Additional Ramifications of Gascón’s Youth Justice Policy
Gascón’s policy also mandates that juveniles can only be charged with the lowest possible crime and only one count per incident. Sentencing enhancements that reflect the gravity of the crime, such as the use of a weapon, infliction of great bodily injury, or committing the crime for the benefit of a gang, could affect whether the minor is detained (kept in custody) or whether the crime qualifies as a strike. But pursuant to Gascón’s policy, these allegations cannot be charged. Gascón’s policy means that if a minor robs several people at gunpoint, the most he can be charged with is one count of grand theft person. Not filing appropriate charges and enhancements also means that the case is not open to public. (Welfare and Institutions Section 676). This absurd policy prevents the public from learning about these heinous crimes, and gives the false impression that minors are not committing violent crimes.

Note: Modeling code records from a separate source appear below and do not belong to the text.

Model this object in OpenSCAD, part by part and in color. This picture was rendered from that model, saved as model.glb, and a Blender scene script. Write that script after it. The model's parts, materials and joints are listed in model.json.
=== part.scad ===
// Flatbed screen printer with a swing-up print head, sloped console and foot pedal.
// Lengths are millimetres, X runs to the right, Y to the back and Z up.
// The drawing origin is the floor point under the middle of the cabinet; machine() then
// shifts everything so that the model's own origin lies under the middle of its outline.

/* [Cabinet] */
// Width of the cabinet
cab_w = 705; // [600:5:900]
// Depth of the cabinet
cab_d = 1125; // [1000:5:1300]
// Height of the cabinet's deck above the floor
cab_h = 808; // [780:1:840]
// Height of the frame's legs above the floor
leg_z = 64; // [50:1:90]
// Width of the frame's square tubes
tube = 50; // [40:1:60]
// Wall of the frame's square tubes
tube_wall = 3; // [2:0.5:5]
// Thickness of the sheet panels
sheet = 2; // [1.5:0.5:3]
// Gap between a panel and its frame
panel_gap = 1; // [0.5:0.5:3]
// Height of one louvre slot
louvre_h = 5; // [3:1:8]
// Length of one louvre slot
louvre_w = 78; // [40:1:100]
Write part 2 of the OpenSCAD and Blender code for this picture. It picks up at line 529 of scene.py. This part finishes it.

Recently Blair has stated that the office’s new, as yet unwritten, policy will be that cases will only be filed for juveniles who commit murder and forcible sex crimes. In all other cases, charges will not be filed at all. Instead, juveniles will be “diverted” (placed on informal probation and charges dismissed). Not providing consequences to juveniles who commit armed robbery, car jackings, home invasion robbery or gang shootings gives the message that they can continue with their violent behavior.
Gascón’s policies have resulted in dangerous individuals being released from custody and has empowered minors to commit crime with little fear of consequences. His policies also provide a false narrative and misleading statistics that juveniles are not committing dangerous or violent crimes. Victims of crime demand justice. Our communities deserve to have an elected official that is dedicated to public safety.
Kathleen Cady began her career as a prosecutor in 1989 and retired in 2019. She is one of several former prosecutors who are providing pro bono assistance to crime victims in response to Gascón’s policies.